■ The request ■
Reproduce the lines from the one bearing "on the floor" through the one bearing "zip(*points))), Vector(map(max, zip(*points)))", inclusive. Copy them exactly; include no other line.

■ Source material ■
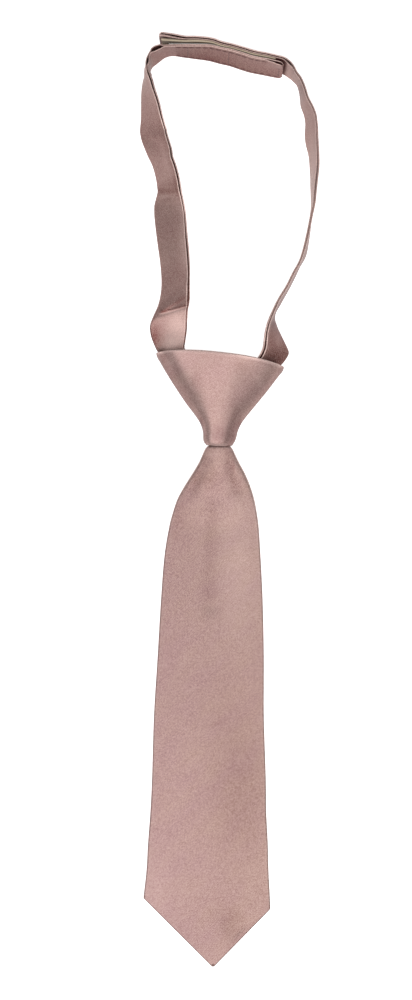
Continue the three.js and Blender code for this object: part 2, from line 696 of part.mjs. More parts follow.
// The origin is the middle of the tie's footprint, on the floor
const box = new THREE.Box3().setFromObject(tie);
const centre = box.getCenter(new THREE.Vector3());
tie.position.set(-centre.x, -centre.y, -box.min.z);

export default tie;
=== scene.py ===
# A child's pre-tied necktie, lying on a pale floor and seen from straight above. Each piece of cloth is
# built here as a fine folded sheet, in the place of its plain solid.

import bpy
import numpy as np
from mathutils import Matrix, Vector


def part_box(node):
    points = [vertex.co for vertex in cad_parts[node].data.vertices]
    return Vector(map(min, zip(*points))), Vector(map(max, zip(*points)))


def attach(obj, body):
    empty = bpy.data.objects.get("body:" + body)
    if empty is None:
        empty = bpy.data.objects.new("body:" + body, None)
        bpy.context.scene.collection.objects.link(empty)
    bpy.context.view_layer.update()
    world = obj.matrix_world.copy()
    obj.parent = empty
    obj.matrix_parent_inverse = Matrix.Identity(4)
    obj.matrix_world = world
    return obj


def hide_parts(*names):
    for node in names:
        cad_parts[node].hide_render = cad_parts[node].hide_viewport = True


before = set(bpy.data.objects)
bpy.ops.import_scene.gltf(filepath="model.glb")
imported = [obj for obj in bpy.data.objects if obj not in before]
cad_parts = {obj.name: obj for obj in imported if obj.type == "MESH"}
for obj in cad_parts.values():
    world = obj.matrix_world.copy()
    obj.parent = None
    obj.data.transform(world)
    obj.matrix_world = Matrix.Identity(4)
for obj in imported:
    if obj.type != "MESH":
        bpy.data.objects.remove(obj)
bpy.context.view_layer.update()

# Sizes and places are in millimetres, and those of the floor and the light in metres. Paleness is
# painted shade and painted highlights on the cloth's colour. A paleness of 0 is the plain cloth, 1 looks
# about a fifth paler, and -1 as much darker.
MM = 0.001

# The view. Its middle is where x and y are 0 in the tables below.
VIEW_HEIGHT = 1200
VIEW_LENGTH = 500  # of floor, from the top of the picture to its foot
SENSOR = 36
VIEW_REACH = 20  # metres

# Floor and light
FLOOR_HALF = 3.0
FLOOR_DROP = 0.0001  # the floor lies this far below the tie, so that their faces don't meet
FLOOR_GLOW = 0.8
WORLD_LIGHT = 0.25
KEY_PLACE = (0.0, -0.65, 1.6)
KEY_SIZE = (1.3, 1.5)
KEY_POWER = 27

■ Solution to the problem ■
// The origin is the middle of the tie's footprint, on the floor
const box = new THREE.Box3().setFromObject(tie);
const centre = box.getCenter(new THREE.Vector3());
tie.position.set(-centre.x, -centre.y, -box.min.z);

export default tie;
=== scene.py ===
# A child's pre-tied necktie, lying on a pale floor and seen from straight above. Each piece of cloth is
# built here as a fine folded sheet, in the place of its plain solid.

import bpy
import numpy as np
from mathutils import Matrix, Vector


def part_box(node):
    points = [vertex.co for vertex in cad_parts[node].data.vertices]
    return Vector(map(min, zip(*points))), Vector(map(max, zip(*points)))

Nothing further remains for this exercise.